You're looking at it from the wrong perspective. At the risk of sounding like Soviet Russia, horror games don't scare you, you use them as an excuse to scare yourself. Horror art and entertainment isn't about shoving a needle in your chest and twiddling it about until it hits the chord that makes you panic. It's about giving you a setting, a plot, an audience surrogate, a source of threat and then letting you scare yourself. Just like a touching story can't touch you unless you let it, horror can't scare you unless you play along (which is why a lot of people don't find Lovecraft scary at all).
And it doesn't even have to be horror to scare you, I routinely scare myself with the Romance genre (particularly with the concepts of "destined love" and "soulmates") because I choose to delve deeply into the horrifying implications of what it tells me, because I put myself in the victim's place, with a different mindset, and I contemplate the story's tenets with abject fear. Then I walk away feeling better, knowing that our world might be many things, but at least it doesn't have soulmates or any form of magical fate-shackles.

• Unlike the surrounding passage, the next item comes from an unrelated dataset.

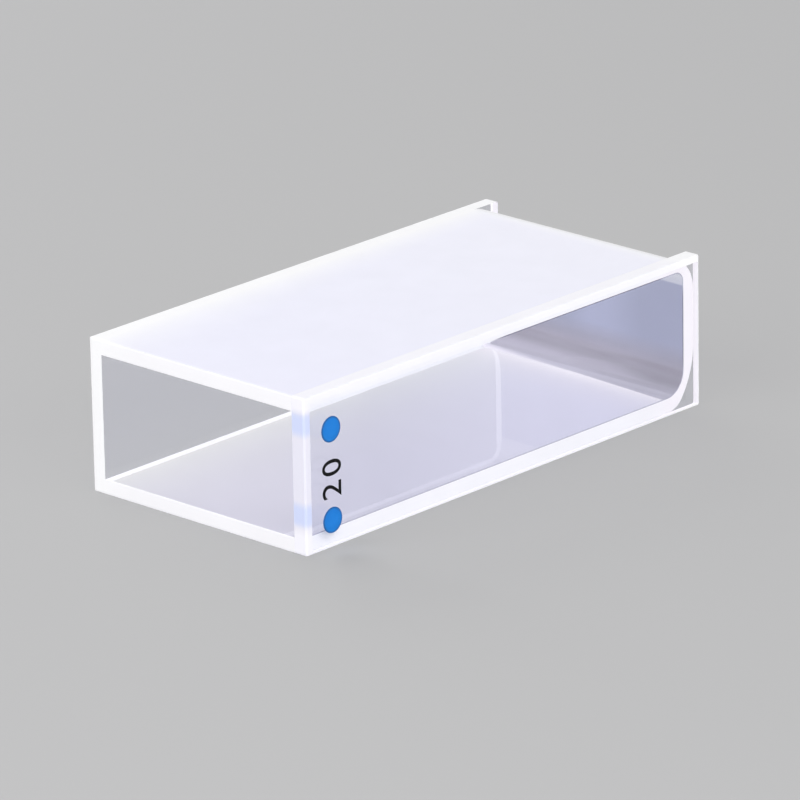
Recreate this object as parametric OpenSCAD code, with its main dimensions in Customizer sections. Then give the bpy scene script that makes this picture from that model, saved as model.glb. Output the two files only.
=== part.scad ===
// Rectangular spectrophotometer cell: a U-shaped frosted frame between two polished windows,
// fused face to face, open at one end. It lies on one frosted side, as it rests on a table.
// X is the light path, from window to window. Y is the cell's length, with the mouth at -Y and
// the base at +Y. Z is the width between the frosted sides, with the resting side on Z = 0.

/* [Cell] */
// Light path: clear distance between the inner faces of the two windows
path_len = 20; // [10:1:50]
// Whole length of the cell, from the mouth to the base
cell_len = 45; // [30:1:60]
// Whole width of the cell, across the two frosted sides
cell_w = 12.5; // [12.5:0.5:40]
// Ground arris along every outer edge of the finished cell, measured along each face
arris = 0.15; // [0.05:0.05:0.3]

/* [Frame] */
// Thickness of the frame's two legs and of its base
wall = 1.25; // [1:0.05:2]
// Outer radius of the frame's corner between the base and the resting side, by that side
lower_r = 2; // [1.5:0.1:2.5]
// Wider outer radius on which the same corner sweeps up the base
lower_sweep_r = 7; // [6.5:0.5:9]
// How far up the base that sweep runs
lower_rise = 5; // [4:0.1:5.2]
// Inner radius of the same corner
lower_inner_r = 1.9; // [1.5:0.1:2.5]
// Outer radius of the frame's corner between the base and the upper side
upper_r = 2.9; // [1.5:0.1:3.5]
// Inner radius of the same corner
upper_inner_r = 0.8; // [0.4:0.1:2]

/* [Windows] */
// Thickness of each window plate
window_t = 1.25; // [1:0.05:2]

/* [Orientation dots] */
// Diameter of each enamel dot
dot_d = 2.05; // [1.5:0.05:2.5]
// Thickness of the enamel standing on the window
dot_t = 0.05; // [0.03:0.01:0.1]
// Distance from the mouth to the middle of the row of dots
dot_from_mouth = 2.85; // [2:0.05:5]
// Distance between the middles of the two dots
dot_pitch = 7.2; // [4:0.1:7.4]
// How far the row's middle lies below the middle of the window
dot_drop = 0.48; // [0:0.02:0.5]

/* [Hidden] */
$fn = 96;
// Half the light path: the plane where each window meets the frame
half_path = path_len / 2;
// Half the cell's length
half_len = cell_len / 2;
// Whole thickness of the cell across its windows' outer faces
cell_t = path_len + 2 * window_t;
// Height of the row of dots over the resting side
dot_z = cell_w / 2 - dot_drop;
// How far a cutting outline runs past the edge it cuts
past = 1;

// Rectangle a by b about its middle, with the arris cut off each corner
module arrised_rectangle(a, b) {
    intersection() {
        square([a, b], center = true);
        rotate(45) square((a + b) / sqrt(2) - sqrt(2) * arris, center = true);
    }
}

// Finished outside of the fused cell: a block ground to size, with an arris on all its edges
module ground_block() {
    translate([0, 0, cell_w / 2]) intersection() {
        translate([0, 0, -cell_w / 2]) linear_extrude(cell_w) arrised_rectangle(cell_t, cell_len);
        rotate([90, 0, 90]) translate([0, 0, -cell_t / 2]) linear_extrude(cell_t)
            arrised_rectangle(cell_len, cell_w);
        rotate([90, 0, 0]) translate([0, 0, -half_len]) linear_extrude(cell_len)
            arrised_rectangle(cell_t, cell_w);
    }
}

// Outline of a bar from y0 and z0, ly long and lz wide, with its two far corners rounded. The
// lower one is a list: its radius by the lower side, the radius on which it sweeps up the end,
// and how far up that runs. The two arcs meet on the line through their centres
module round_end_outline(y0, z0, ly, lz, low, r_up) {
    r = low[0];
    sweep = low[1];
    rise = low[2];
    meet = sweep > r ? asin((rise - r) / (sweep - r)) : 0;
    turn_y = ly - sweep + (sweep - r) * cos(meet);
    translate([y0, z0]) {
        square([turn_y, rise]);
        translate([0, rise]) square([ly, lz - rise - r_up]);
        translate([0, lz - r_up]) square([ly - r_up, r_up]);
        translate([turn_y, r]) circle(r = r);
        translate([ly - r_up, lz - r_up]) circle(r = r_up);
        if (sweep > r) translate([ly - sweep, rise]) intersection() {
            circle(r = sweep);
            polygon([[0, 0], [2 * sweep, 0], 2 * sweep * [cos(meet), -sin(meet)]]);
        }
    }
}

// U-shaped profile of the frame: its outer outline less the inside of the cell. The inner
// corners are tighter than the outer ones, so the wall is a little thinner there
module frame_profile() {
    difference() {
        round_end_outline(-half_len, 0, cell_len, cell_w,
                          [lower_r, lower_sweep_r, lower_rise], upper_r);
        round_end_outline(-half_len - past, wall, cell_len + past - wall, cell_w - 2 * wall,
                          [lower_inner_r, lower_inner_r, lower_inner_r], upper_inner_r);
    }
}

// Frame: two legs joined by the base, with rounded corners, as long across as the light path
module frame() {
    color([0.93, 0.94, 0.97]) intersection() {
        translate([-half_path, 0, 0]) rotate([90, 0, 90]) linear_extrude(path_len) frame_profile();
        ground_block();
    }
}

// Window plate fused to one side of the frame, side = 1 at +X and -1 at -X. Its square corners
// stand past the frame's rounded ones
module window_plate(side) {
    color([0.80, 0.86, 0.97]) intersection() {
        translate([side * (half_path + window_t / 2), 0, cell_w / 2])
            cube([window_t, cell_len, cell_w], center = true);
        ground_block();
    }
}

// Window that carries the orientation dots
module marked_window() { window_plate(1); }

// Window without dots
module plain_window() { window_plate(-1); }

// Enamel dot on the marked window, side = 1 for the upper one and -1 for the lower one
module enamel_dot(side) {
    color([0.05, 0.35, 0.85])
    translate([half_path + window_t, dot_from_mouth - half_len, dot_z + side * dot_pitch / 2])
        rotate([0, 90, 0]) cylinder(d = dot_d, h = dot_t);
}

module upper_dot() { enamel_dot(1); }

module lower_dot() { enamel_dot(-1); }

frame();
marked_window();
plain_window();
upper_dot();
lower_dot();
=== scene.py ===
"""Models and dresses a fused quartz cell: a ground U frame between two polished windows."""

import logging
import math
from collections.abc import Callable, Iterator
from contextlib import contextmanager
from dataclasses import dataclass, field
from enum import Enum
from functools import reduce

import bmesh
import bpy
from bpy.types import Material, Node, NodeTree, Object
from bpy.types import NodeSocket as Socket
from mathutils import Matrix, Vector


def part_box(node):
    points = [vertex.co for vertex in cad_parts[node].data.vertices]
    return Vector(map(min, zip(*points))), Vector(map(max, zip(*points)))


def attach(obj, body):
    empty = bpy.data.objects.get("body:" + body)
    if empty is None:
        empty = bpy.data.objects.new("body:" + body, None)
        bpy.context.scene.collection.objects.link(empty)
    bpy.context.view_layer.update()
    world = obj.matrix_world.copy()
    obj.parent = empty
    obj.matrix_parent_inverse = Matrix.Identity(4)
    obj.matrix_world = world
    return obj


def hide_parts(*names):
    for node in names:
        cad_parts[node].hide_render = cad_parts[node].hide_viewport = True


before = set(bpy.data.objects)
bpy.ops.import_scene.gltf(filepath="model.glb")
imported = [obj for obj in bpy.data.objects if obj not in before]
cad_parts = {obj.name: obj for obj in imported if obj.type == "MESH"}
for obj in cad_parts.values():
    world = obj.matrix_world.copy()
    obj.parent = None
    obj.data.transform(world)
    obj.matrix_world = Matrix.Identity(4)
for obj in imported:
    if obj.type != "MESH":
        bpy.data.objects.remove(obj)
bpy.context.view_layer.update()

LOG = logging.getLogger("cuvette")
MM = 0.001
HAIR = 1e-6  # slack in metres when parts of a mesh are picked by place
FACING = 0.99  # a face looks along an axis where its normal's part along it passes this
QUARTZ_INDEX = 1.458
MOST_NOISE = (0.3, 0.7)  # nearly all of a noise pattern lies between these
GROUND_PITS = (0.25, 0.01 * MM)  # how strong and how deep the pits of a ground face are
CREASE_SLANT = 0.058  # how far the crease runs along the cell for each metre across it

Colour = tuple[float, float, float]
Place = tuple[float, float, float]
Span = tuple[float, float]
UP: Span = (0.0, 1.0)
DOWN: Span = (1.0, 0.0)
Sockets = bpy.types.bpy_prop_collection
Test = Callable[[Vector, Vector], bool]


class Side(Enum):
    """Which of the two windows a plate is, as its direction along the light path."""

    MARKED = 1
    PLAIN = -1


class Slot(Enum):
    """What a face of the glass is."""

    POLISHED = "polished flat"
    GROUND = "ground flat or edge"
    JOINT = "fused to the next piece"
    WORKED = "inside of a base corner"
    CREASE = "line where the floor of the cell turns up into its base corner"
    BASE = "ground base and its corners"
    END = "ground end at the mouth"
    LIT_END = "ground strip that the dots' colour reaches"
    SEAM = "fine line where a fused joint ends at the cavity"
    MARK = "fired enamel"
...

EDIT: You also need to figure out just what scares you. We are all scared of different things. Do you fear specific things, like spiders, body horror, snakes, blades/needles, etc.? Or do you fear more abstract things, such as the collapse of society, the end of your freedom, being brainwashed, or the inevitability and inescapability of a relentless enemy? Do some soul-searching! Being scared is not only fun, it's also a deeply personal and introspective experience that teaches us more about ourselves, and lets us face the world with renewed vigour. It teaches us control over our fears, and by exposing us to them, we learn how to react IRL if we're caught unaware. Because we have mastered our terror with a videogame, book, movie or the like, we can master it in reality, and that's invaluable.